H3Africa PI: Dr. Elizabeth Mayne
Institution: University of Cape Town
Project Affiliation: Establishment of an H3Africa Biorepository at Clinical Laboratory Services
Background: Inborn errors of immunity (IEIs) or primary immunodeficiency diseases, are disorders caused by genetic defects affecting immune function. The prevalence of IEI both globally, and in South Africa, is still poorly understood for several reasons including underdiagnosis, under-reporting, and lack of awareness among physicians. Currently, the South African Primary Immunodeficiency Registry (SAPIDR), has approximately 396 participants registered. Although IEI are considered rare, systematic reviews of IEI registries suggested that certain IEI may be present in as many as 1:5000 to 1:1000 live births. Antibody deficiencies are considered the commonest of the IEI. South Africa also has a high prevalence of Human Immunodeficiency Virus (HIV) infection and even in infants who are exposed but uninfected, immunity may be compromised. In South Africa there are about 3.8 million people living with HIV (PLWH). With these stats it is logical to assume that there are several PLWH that also have IEI. In PLWH, other causes of immunodeficiency are typically not considered and the prevalence of coexistent IEI in PLWH is unknown. It is likely, however, that in these individuals, the immunodeficiency will be synergistic resulting in poorer outcomes.

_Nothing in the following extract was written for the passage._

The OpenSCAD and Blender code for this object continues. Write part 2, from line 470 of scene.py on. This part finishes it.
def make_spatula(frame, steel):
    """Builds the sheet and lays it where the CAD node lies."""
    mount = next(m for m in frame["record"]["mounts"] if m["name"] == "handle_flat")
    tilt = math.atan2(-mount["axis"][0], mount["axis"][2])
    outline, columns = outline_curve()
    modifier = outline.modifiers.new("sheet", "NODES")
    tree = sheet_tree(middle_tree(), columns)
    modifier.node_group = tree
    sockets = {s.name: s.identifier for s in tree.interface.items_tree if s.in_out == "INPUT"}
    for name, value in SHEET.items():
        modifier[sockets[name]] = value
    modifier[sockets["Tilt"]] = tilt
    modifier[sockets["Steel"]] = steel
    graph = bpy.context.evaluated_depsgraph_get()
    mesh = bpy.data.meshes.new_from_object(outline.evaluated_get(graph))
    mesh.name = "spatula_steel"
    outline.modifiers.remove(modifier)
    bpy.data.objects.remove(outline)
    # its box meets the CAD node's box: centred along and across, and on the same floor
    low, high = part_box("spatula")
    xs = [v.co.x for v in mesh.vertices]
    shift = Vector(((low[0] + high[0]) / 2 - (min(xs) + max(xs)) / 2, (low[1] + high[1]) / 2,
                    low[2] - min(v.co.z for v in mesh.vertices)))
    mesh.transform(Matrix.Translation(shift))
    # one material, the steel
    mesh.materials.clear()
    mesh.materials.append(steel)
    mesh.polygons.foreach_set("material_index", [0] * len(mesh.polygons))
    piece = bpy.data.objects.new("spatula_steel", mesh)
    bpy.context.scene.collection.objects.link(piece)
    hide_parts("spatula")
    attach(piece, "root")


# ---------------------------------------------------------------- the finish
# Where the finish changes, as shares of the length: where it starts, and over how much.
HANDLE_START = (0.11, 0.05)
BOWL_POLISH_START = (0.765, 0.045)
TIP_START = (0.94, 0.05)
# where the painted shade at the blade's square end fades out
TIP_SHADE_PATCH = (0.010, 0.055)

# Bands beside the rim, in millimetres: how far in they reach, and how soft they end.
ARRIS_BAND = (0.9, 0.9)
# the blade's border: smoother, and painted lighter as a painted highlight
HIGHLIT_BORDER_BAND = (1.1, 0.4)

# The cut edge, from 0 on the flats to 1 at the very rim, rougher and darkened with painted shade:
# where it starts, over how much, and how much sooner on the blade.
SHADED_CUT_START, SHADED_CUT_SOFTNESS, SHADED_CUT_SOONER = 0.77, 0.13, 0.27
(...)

Aims and Objectives: The aim is to look at the prevalence of IEI in people living with HIV. To achieve the aim using appropriate tools, mutations in genes associated with IEI will be identified from Whole genome sequencing (WGS) data from PLWH.
Methods: WGS data of PLWH will be selected from the H3A data Archive following an application to the Data and biospecimen access committee. Alignment and variant calling will be performed using Burrows-Wheeler Aligner (BWA) software. Annotation and variant prioritization will be performed using an appropriate tool in consultation with bioinformatics expert. By focusing on genes associated with inborn errors of immunity, gene defects causing specific IEI will be identified. Participants with the gene defects will be diagnosed with IEI of immunity depending on the inheritance patterns. The initial project will consider only genes associated with non-adult and adult onset of humoral IEIs. Following identification, permission will be sought to retrieve relevant clinical data. Biostatistician will be consulted to assist with analysis.